9. The video surveillance system of claim 1, wherein the at least one processor of the cloud based server is further configured to:
cause presentation of a map view that displays locations associated with the identified video segments based on spatial metadata stored together with the vectorized embeddings.
10. The video surveillance system of claim 9, wherein the at least one processor of the cloud based server is configured to:
render a trajectory of a detected object across multiple locations by linking spatial metadata and temporal metadata of the identified video segments associated with the detected object.
11. The video surveillance system of claim 9, wherein a user selecting one of the identified video segment causes the at least one processor to highlight, in the map view, a camera location corresponding to the user-selected video segment.
12. The video surveillance system of claim 1, wherein receiving the user query in natural language comprises receiving at least one of:
a textual query entered through a user interface;
a spoken query captured as an audio signal and converted into text; and
an image uploaded as a reference image, and
wherein the language model and a vision model are configured to jointly convert the user query into the one or more vectorized search embeddings.
13. The video surveillance system of claim 1, wherein the at least one processor of the cloud based server is further configured to:
receive a user defined alert condition expressed in natural language;
convert the user defined alert condition into one or more alert embeddings;
periodically compare, according to a scheduled task, newly received vectorized embeddings from the NVRs against the alert embeddings; and
in response to detecting a similarity exceeding a threshold, initiate transmission of an alert notification to a client device.
14. The video surveillance system of claim 1, wherein each NVR further comprises a configuration user interface through which a user defines objects and alert conditions in natural language, the NVR being configured to:
interpret the user-defined objects and alert conditions into a combination of underlying object detection and action recognition tasks;
generate one or more embeddings representing the user-defined objects and alert conditions; and
compare embeddings derived from processed video segments against the embeddings representing the user-defined objects and alert conditions to locally determine whether a segment satisfies the user-defined condition.
15. The video surveillance system of claim 14, wherein the user-defined objects and alert conditions comprise a composite scenario involving at least a human, an action, and a target object, and the NVR is configured to:
generate embeddings for textual descriptions of video segments that describe the composite scenario, and
determine that a similarity between the embeddings for the textual descriptions and the embeddings representing the user-defined objects and alert conditions exceeds a similarity threshold.
16. The video surveillance system of claim 1, further comprising a cluster level load balancing service configured to:
receive telemetry from the one or more NVRs, the telemetry comprising at least one of frame processing latency, accelerator utilization, memory usage, number of active camera streams, or scene complexity based on detected object density, and
dynamically assign camera streams among the NVRs based at least in part on the received telemetry.

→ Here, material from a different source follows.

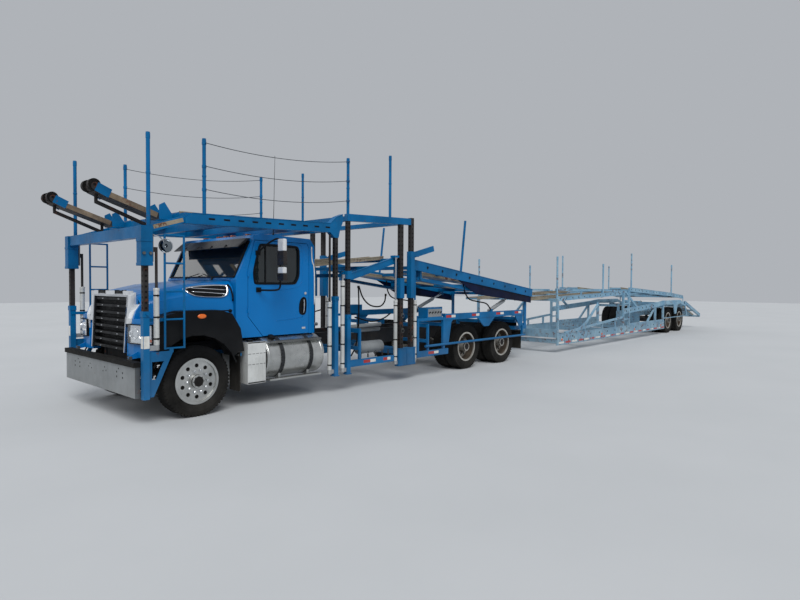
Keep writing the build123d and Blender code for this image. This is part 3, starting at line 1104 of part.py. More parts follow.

17. A computer implemented method for video surveillance, comprising:
capturing, by a plurality of cameras, video data;
for each of one or more network video recorders (NVRs) connected to the plurality of cameras:
processing the video data to generate, for segments of the video data, machine readable representations comprising attribute data describing visual attributes of detected objects or events and textual descriptions of the segments;
converting the machine readable representations into vectorized embeddings representing semantic attributes of the detected objects or events; and
transmitting the vectorized embeddings and associated metadata to a remote vector database (Vector DB) hosted on a cloud based server;
storing, by the Vector DB, the vectorized embeddings and indexing the vectorized embeddings for similarity based searches;
receiving, by at least one processor of the cloud based server, a user query in natural language;
processing, by the at least one processor, the user query with a language model to produce one or more vectorized search embeddings;
executing, by the at least one processor over the Vector DB, a multi-level iterative similarity search using the one or more vectorized search embeddings, wherein each level of the multi-level iterative similarity search filters candidate vector embeddings identified by a previous level; and
identifying, by the at least one processor, video segments that are semantically relevant to the user query based on results of the multi-level iterative similarity search and causing presentation of the identified video segments together with corresponding temporal and spatial metadata.
18. The method of claim 17, wherein processing the user query with the language model comprises:
decomposing the user query into a plurality of semantic components including at least an object type component and an attribute component; and
generating separate vectorized search embeddings corresponding to each of the plurality of semantic components.
19. The method of claim 18, wherein executing the multi-level iterative similarity search comprises:
in a first level, identifying a first candidate set of vector embeddings associated with the object type component; and
in at least one subsequent level, restricting similarity search to the first candidate set and filtering the first candidate set based on the attribute component to obtain a refined candidate set.
20. A non-transitory computer readable medium storing instructions that, when executed by one or more processors of a video surveillance system comprising a plurality of cameras, one or more network video recorders (NVRs), and a cloud-based server hosting a remote vector database (Vector DB), cause the one or more processors to perform operations comprising:
receiving, at the one or more NVRs, captured video data from the plurality of cameras;
for each of the one or more NVRs:
processing the video data to generate, for segments of the video data, machine readable representations comprising attribute data describing visual attributes of detected objects or events and textual descriptions of the segments;
converting the machine readable representations into vectorized embeddings representing semantic attributes of the detected objects or events; and
transmitting the vectorized embeddings and associated metadata to the remote Vector DB hosted on the cloud-based server;
storing, by the Vector DB, the vectorized embeddings and indexing the vectorized embeddings for similarity based searches;
receiving, by at least one processor of the cloud-based server, a user query in natural language;
processing, by the at least one processor of the cloud-based server, the user query with a language model to produce one or more vectorized search embeddings;
executing, by the at least one processor of the cloud-based server over the Vector DB, a multi-level iterative similarity search using the one or more vectorized search embeddings, wherein each level of the multi-level iterative similarity search filters candidate vector embeddings identified by a previous level; and
identifying, by the at least one processor of the cloud-based server, video segments that are semantically relevant to the user query based on results of the multi-level iterative similarity search and causing presentation of the identified video segments together with corresponding temporal and spatial metadata.